- Posted August 10, 2011 by
Las Vegas, Nevada
This iReport is part of an assignment:
Rioting in London
London Rioting Escalating - Youth Unemployment Rates Only the Tip of the Iceberg
Who are the young people rioting on London streets? Are they the disadvantaged youth without decent jobs and without financial means, alienated from society and living at its margins, frustrated and angry by lack of opportunities? Why did so many young people join the gangs of thugs torching London and its neighborhoods? Are they just kids with too much time on their hands engaging in dangerous behavior and criminal activities? Why is rioting spreading to other cities? No matter how many causes experts will come up with, either political or economic, the fact remains that youth had entered our economic crisis in a vulnerable position, without adequate skills and without work experience. According to the UN, some 81 million young people were unemployed in 2009.
International Labor Organization (ILO) says that youth accounts for 25% of the working-age population worldwide, yet their share in global unemployment totals 40%. Between 2008 and 2009, the number of unemployed youth grew by 8.5 million, the largest year-on-year increase in the last ten years.

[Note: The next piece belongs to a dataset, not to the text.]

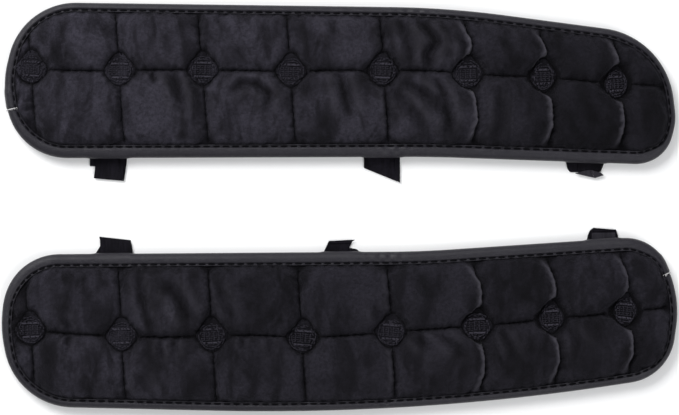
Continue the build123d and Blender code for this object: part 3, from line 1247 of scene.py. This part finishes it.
# ---- materials ------------------------------------------------------------------------
class Look:
    """A node material in the making: a Principled shader and helpers for what feeds it.

    Textures are placed by object coordinates, so sizes are given in millimetres.
    """

    def __init__(self, name, **sockets):
        self.material = bpy.data.materials.new(name)
        self.material.use_nodes = True
        self.tree = self.material.node_tree
        self.shader = self.tree.nodes["Principled BSDF"]
        for socket, value in sockets.items():
            self.shader.inputs[socket.replace("_", " ")].default_value = value
        self.place = self.node("ShaderNodeTexCoord").outputs["Object"]

    def node(self, kind, **settings):
        """A new node with its settings."""
        made = self.tree.nodes.new(kind)
        for key, value in settings.items():
            setattr(made, key, value)
        return made

    def feed(self, socket, source):
        """Link a source to an input socket, or set the input to a number or an RGB colour."""
        if isinstance(source, tuple):
            socket.default_value = (*source, 1)
        elif isinstance(source, (int, float)):
            socket.default_value = source
        else:
            self.tree.links.new(source, socket)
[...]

Are youth unemployment rates only the tip of the iceberg? It seems so. UN says that young people are working longer hours, often under insecure work conditions, with reduced social protection and with lower earnings. They are encountering difficulties in finding as well as maintaining decent jobs.
According to UNESCO's fact sheet, youth represent 18% of the population worldwide, or close to 1.2 billion people, with 87% of youth living in the developing countries. The Youth Employment Network (YEN), the partnership of the UN, ILO and World Bank, with its strategy for employment and social inclusion of youth has put youth employment on the agenda of many countries with almost every government today having implemented specific programs to address the issue. However, these programs are often narrow in scope with the priorities attached to them frequently influenced by the business cycle. In addition, too much significance is placed on labor market entrants and too little on the poor working conditions.
The economic costs of youth unemployment can be high for the governments because of the resource and public finance costs. UN says that well-targeted programs are providing high social returns in addition to being rewarding in terms of individual employment as well as income.
In the United Kingdom, the economic cost of the youth unemployment is estimated at £ 4.7 billion per year as stated in the Prince's Trust study and according to the Department for Children, Schools and Families, each unemployed young person not in school or training is costing the public some £ 97,000 over their lifetime. In October 2009, the United Kingdom introduced "Flexible New Deal" program that is providing career advice, training and job search as well as subsidized employment and voluntary work to young people between ages of 18 and 24 who are claiming unemployment, ILO is reporting.
The London riots have left us stunned. We grew accustomed this year to pictures of the Arab spring, of young people mobilizing for revolutionary causes, for democracy, for hope. Tunisia first, then Egypt, and quickly most of the Arab world was engulfed in democratic quest. Youth elsewhere, in Italy, Spain, Japan also followed. They all were asking for change, positive change. Why have events in the United Kingdom gone in different direction? Why is Arab youth clinging to hope, while British are throwing it away? Can governments in this age of youth movements still afford not tackling the issue of youth unemployment? It seems not. Not any more.